## [Your goal]
Please quote every line word for word.

[Items from a dataset]
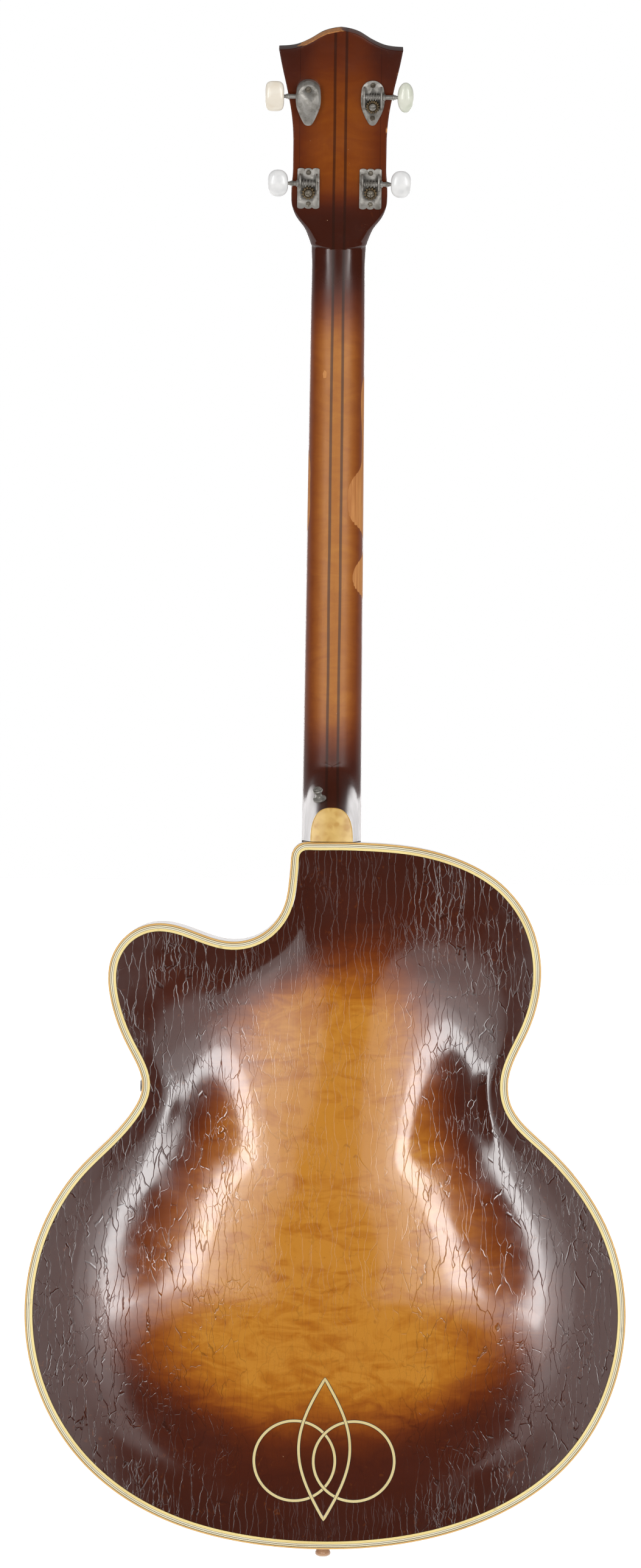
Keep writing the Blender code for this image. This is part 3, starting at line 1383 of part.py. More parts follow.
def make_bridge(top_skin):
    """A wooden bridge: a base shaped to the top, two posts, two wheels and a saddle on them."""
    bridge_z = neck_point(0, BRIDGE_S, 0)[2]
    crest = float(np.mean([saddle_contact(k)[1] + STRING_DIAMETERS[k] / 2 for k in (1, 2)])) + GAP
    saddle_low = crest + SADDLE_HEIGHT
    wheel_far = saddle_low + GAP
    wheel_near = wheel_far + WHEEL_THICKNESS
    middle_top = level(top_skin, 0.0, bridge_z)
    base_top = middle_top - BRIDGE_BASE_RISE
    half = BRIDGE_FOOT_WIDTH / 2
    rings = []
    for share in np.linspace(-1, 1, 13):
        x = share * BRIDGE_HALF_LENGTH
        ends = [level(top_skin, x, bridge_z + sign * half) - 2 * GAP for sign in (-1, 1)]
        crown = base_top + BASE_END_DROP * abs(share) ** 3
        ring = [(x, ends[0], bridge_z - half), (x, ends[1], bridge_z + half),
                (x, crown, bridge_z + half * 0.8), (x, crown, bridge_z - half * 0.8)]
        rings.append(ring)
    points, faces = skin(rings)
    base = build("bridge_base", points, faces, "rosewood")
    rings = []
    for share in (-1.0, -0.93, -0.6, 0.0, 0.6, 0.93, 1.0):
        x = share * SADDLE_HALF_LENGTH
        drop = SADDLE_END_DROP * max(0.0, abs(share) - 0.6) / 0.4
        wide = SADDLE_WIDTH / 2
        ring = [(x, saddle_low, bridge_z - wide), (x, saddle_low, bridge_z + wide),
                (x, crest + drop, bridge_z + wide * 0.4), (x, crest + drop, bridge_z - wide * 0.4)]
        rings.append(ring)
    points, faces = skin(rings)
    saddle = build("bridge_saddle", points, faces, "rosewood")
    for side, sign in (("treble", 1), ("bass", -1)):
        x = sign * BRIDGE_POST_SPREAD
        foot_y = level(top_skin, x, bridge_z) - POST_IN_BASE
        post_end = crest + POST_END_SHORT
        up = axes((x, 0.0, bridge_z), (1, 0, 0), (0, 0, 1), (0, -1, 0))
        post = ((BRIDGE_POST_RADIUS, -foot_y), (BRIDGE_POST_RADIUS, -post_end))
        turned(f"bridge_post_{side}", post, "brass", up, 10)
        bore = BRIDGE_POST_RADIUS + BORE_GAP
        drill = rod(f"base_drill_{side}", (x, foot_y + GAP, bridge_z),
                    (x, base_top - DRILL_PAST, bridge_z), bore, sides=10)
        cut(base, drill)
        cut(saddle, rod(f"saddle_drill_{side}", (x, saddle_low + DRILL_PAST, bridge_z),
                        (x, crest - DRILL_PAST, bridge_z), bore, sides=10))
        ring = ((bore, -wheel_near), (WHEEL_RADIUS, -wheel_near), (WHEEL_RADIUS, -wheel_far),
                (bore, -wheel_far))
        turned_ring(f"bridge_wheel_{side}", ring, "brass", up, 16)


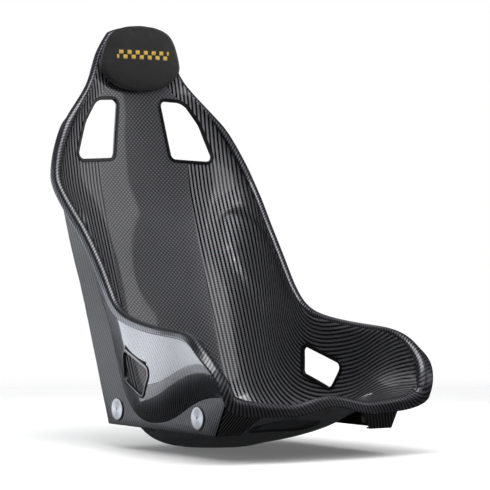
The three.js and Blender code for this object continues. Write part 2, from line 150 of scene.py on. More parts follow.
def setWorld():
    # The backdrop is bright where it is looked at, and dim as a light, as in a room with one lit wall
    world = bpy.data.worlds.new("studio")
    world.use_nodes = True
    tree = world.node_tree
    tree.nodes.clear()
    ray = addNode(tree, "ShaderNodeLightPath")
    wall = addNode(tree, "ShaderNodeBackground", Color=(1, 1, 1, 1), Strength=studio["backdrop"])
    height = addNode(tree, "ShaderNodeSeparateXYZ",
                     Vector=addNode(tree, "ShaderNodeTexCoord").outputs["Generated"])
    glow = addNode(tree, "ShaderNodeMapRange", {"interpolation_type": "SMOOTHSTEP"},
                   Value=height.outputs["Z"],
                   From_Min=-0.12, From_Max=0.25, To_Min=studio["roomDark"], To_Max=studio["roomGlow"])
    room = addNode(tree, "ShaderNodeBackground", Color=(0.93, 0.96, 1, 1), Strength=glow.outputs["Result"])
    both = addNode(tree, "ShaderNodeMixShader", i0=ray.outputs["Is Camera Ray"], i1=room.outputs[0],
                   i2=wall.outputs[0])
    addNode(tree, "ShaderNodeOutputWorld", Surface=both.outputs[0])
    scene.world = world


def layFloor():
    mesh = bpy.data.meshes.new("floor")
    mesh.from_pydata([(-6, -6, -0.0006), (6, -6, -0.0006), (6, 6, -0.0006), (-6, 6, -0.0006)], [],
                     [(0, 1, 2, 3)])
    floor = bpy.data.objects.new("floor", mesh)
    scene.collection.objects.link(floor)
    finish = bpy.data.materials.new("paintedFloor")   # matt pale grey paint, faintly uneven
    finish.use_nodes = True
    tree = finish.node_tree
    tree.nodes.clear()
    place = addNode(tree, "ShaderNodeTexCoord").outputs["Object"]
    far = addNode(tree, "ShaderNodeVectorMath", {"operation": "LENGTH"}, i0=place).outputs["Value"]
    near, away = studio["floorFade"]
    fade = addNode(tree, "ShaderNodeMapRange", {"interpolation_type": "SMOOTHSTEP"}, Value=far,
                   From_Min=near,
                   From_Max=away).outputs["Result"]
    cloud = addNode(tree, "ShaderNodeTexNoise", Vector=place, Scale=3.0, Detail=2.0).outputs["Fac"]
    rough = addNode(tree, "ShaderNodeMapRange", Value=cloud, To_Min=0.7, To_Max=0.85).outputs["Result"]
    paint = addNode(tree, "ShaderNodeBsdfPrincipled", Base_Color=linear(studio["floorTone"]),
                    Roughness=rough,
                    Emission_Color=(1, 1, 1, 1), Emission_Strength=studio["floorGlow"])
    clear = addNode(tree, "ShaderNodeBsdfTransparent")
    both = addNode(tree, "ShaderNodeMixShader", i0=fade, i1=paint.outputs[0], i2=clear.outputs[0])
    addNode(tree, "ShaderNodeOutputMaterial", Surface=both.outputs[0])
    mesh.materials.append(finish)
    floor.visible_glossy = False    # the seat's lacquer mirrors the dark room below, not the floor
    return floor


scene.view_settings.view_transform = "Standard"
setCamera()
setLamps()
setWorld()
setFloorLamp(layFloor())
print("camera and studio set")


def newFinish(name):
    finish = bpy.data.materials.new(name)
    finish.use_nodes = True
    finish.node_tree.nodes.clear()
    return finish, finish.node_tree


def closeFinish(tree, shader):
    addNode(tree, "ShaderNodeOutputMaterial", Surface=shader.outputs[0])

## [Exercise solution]
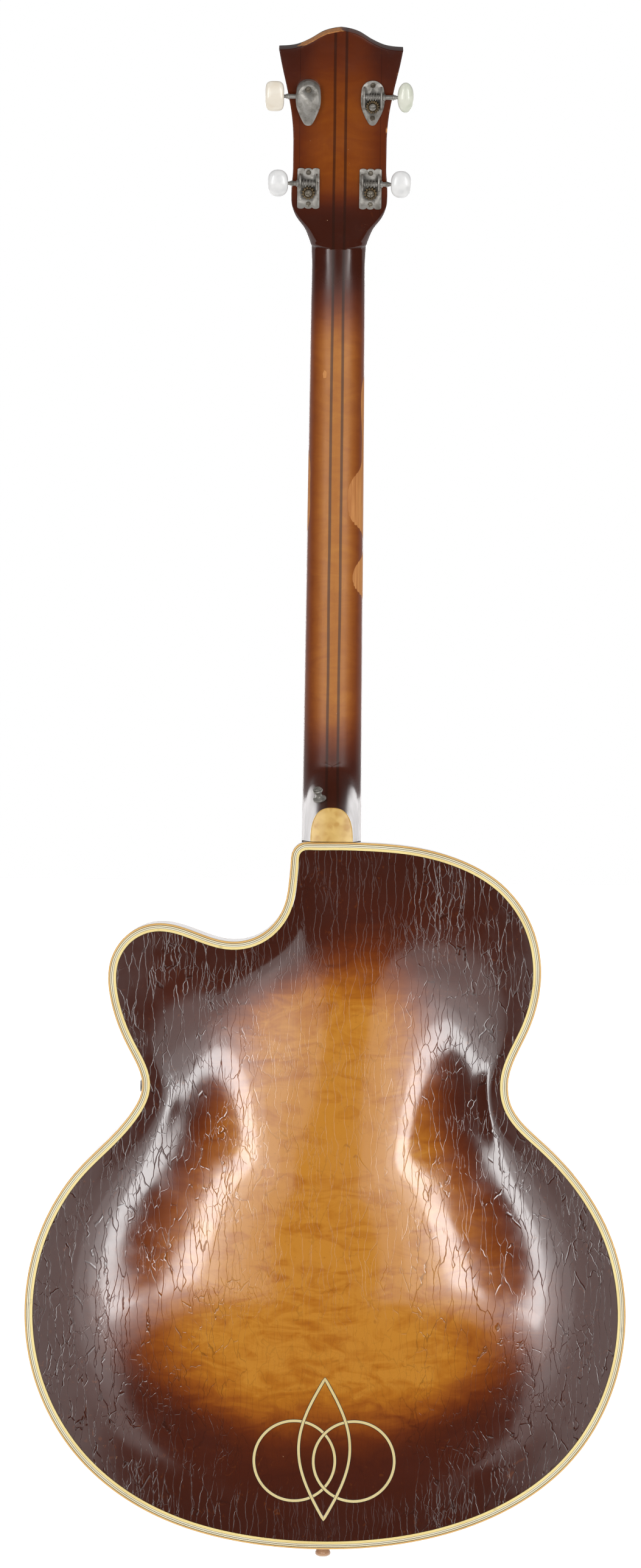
Keep writing the Blender code for this image. This is part 3, starting at line 1383 of part.py. More parts follow.
def make_bridge(top_skin):
    """A wooden bridge: a base shaped to the top, two posts, two wheels and a saddle on them."""
    bridge_z = neck_point(0, BRIDGE_S, 0)[2]
    crest = float(np.mean([saddle_contact(k)[1] + STRING_DIAMETERS[k] / 2 for k in (1, 2)])) + GAP
    saddle_low = crest + SADDLE_HEIGHT
    wheel_far = saddle_low + GAP
    wheel_near = wheel_far + WHEEL_THICKNESS
    middle_top = level(top_skin, 0.0, bridge_z)
    base_top = middle_top - BRIDGE_BASE_RISE
    half = BRIDGE_FOOT_WIDTH / 2
    rings = []
    for share in np.linspace(-1, 1, 13):
        x = share * BRIDGE_HALF_LENGTH
        ends = [level(top_skin, x, bridge_z + sign * half) - 2 * GAP for sign in (-1, 1)]
        crown = base_top + BASE_END_DROP * abs(share) ** 3
        ring = [(x, ends[0], bridge_z - half), (x, ends[1], bridge_z + half),
                (x, crown, bridge_z + half * 0.8), (x, crown, bridge_z - half * 0.8)]
        rings.append(ring)
    points, faces = skin(rings)
    base = build("bridge_base", points, faces, "rosewood")
    rings = []
    for share in (-1.0, -0.93, -0.6, 0.0, 0.6, 0.93, 1.0):
        x = share * SADDLE_HALF_LENGTH
        drop = SADDLE_END_DROP * max(0.0, abs(share) - 0.6) / 0.4
        wide = SADDLE_WIDTH / 2
        ring = [(x, saddle_low, bridge_z - wide), (x, saddle_low, bridge_z + wide),
                (x, crest + drop, bridge_z + wide * 0.4), (x, crest + drop, bridge_z - wide * 0.4)]
        rings.append(ring)
    points, faces = skin(rings)
    saddle = build("bridge_saddle", points, faces, "rosewood")
    for side, sign in (("treble", 1), ("bass", -1)):
        x = sign * BRIDGE_POST_SPREAD
        foot_y = level(top_skin, x, bridge_z) - POST_IN_BASE
        post_end = crest + POST_END_SHORT
        up = axes((x, 0.0, bridge_z), (1, 0, 0), (0, 0, 1), (0, -1, 0))
        post = ((BRIDGE_POST_RADIUS, -foot_y), (BRIDGE_POST_RADIUS, -post_end))
        turned(f"bridge_post_{side}", post, "brass", up, 10)
        bore = BRIDGE_POST_RADIUS + BORE_GAP
        drill = rod(f"base_drill_{side}", (x, foot_y + GAP, bridge_z),
                    (x, base_top - DRILL_PAST, bridge_z), bore, sides=10)
        cut(base, drill)
        cut(saddle, rod(f"saddle_drill_{side}", (x, saddle_low + DRILL_PAST, bridge_z),
                        (x, crest - DRILL_PAST, bridge_z), bore, sides=10))
        ring = ((bore, -wheel_near), (WHEEL_RADIUS, -wheel_near), (WHEEL_RADIUS, -wheel_far),
                (bore, -wheel_far))
        turned_ring(f"bridge_wheel_{side}", ring, "brass", up, 16)


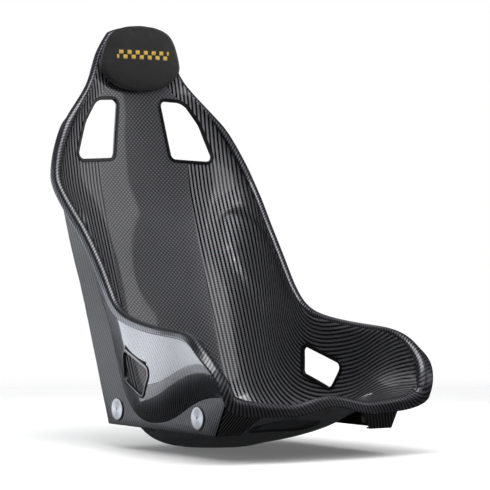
The three.js and Blender code for this object continues. Write part 2, from line 150 of scene.py on. More parts follow.
def setWorld():
    # The backdrop is bright where it is looked at, and dim as a light, as in a room with one lit wall
    world = bpy.data.worlds.new("studio")
    world.use_nodes = True
    tree = world.node_tree
    tree.nodes.clear()
    ray = addNode(tree, "ShaderNodeLightPath")
    wall = addNode(tree, "ShaderNodeBackground", Color=(1, 1, 1, 1), Strength=studio["backdrop"])
    height = addNode(tree, "ShaderNodeSeparateXYZ",
                     Vector=addNode(tree, "ShaderNodeTexCoord").outputs["Generated"])
    glow = addNode(tree, "ShaderNodeMapRange", {"interpolation_type": "SMOOTHSTEP"},
                   Value=height.outputs["Z"],
                   From_Min=-0.12, From_Max=0.25, To_Min=studio["roomDark"], To_Max=studio["roomGlow"])
    room = addNode(tree, "ShaderNodeBackground", Color=(0.93, 0.96, 1, 1), Strength=glow.outputs["Result"])
    both = addNode(tree, "ShaderNodeMixShader", i0=ray.outputs["Is Camera Ray"], i1=room.outputs[0],
                   i2=wall.outputs[0])
    addNode(tree, "ShaderNodeOutputWorld", Surface=both.outputs[0])
    scene.world = world


def layFloor():
    mesh = bpy.data.meshes.new("floor")
    mesh.from_pydata([(-6, -6, -0.0006), (6, -6, -0.0006), (6, 6, -0.0006), (-6, 6, -0.0006)], [],
                     [(0, 1, 2, 3)])
    floor = bpy.data.objects.new("floor", mesh)
    scene.collection.objects.link(floor)
    finish = bpy.data.materials.new("paintedFloor")   # matt pale grey paint, faintly uneven
    finish.use_nodes = True
    tree = finish.node_tree
    tree.nodes.clear()
    place = addNode(tree, "ShaderNodeTexCoord").outputs["Object"]
    far = addNode(tree, "ShaderNodeVectorMath", {"operation": "LENGTH"}, i0=place).outputs["Value"]
    near, away = studio["floorFade"]
    fade = addNode(tree, "ShaderNodeMapRange", {"interpolation_type": "SMOOTHSTEP"}, Value=far,
                   From_Min=near,
                   From_Max=away).outputs["Result"]
    cloud = addNode(tree, "ShaderNodeTexNoise", Vector=place, Scale=3.0, Detail=2.0).outputs["Fac"]
    rough = addNode(tree, "ShaderNodeMapRange", Value=cloud, To_Min=0.7, To_Max=0.85).outputs["Result"]
    paint = addNode(tree, "ShaderNodeBsdfPrincipled", Base_Color=linear(studio["floorTone"]),
                    Roughness=rough,
                    Emission_Color=(1, 1, 1, 1), Emission_Strength=studio["floorGlow"])
    clear = addNode(tree, "ShaderNodeBsdfTransparent")
    both = addNode(tree, "ShaderNodeMixShader", i0=fade, i1=paint.outputs[0], i2=clear.outputs[0])
    addNode(tree, "ShaderNodeOutputMaterial", Surface=both.outputs[0])
    mesh.materials.append(finish)
    floor.visible_glossy = False    # the seat's lacquer mirrors the dark room below, not the floor
    return floor


scene.view_settings.view_transform = "Standard"
setCamera()
setLamps()
setWorld()
setFloorLamp(layFloor())
print("camera and studio set")


def newFinish(name):
    finish = bpy.data.materials.new(name)
    finish.use_nodes = True
    finish.node_tree.nodes.clear()
    return finish, finish.node_tree


def closeFinish(tree, shader):
    addNode(tree, "ShaderNodeOutputMaterial", Surface=shader.outputs[0])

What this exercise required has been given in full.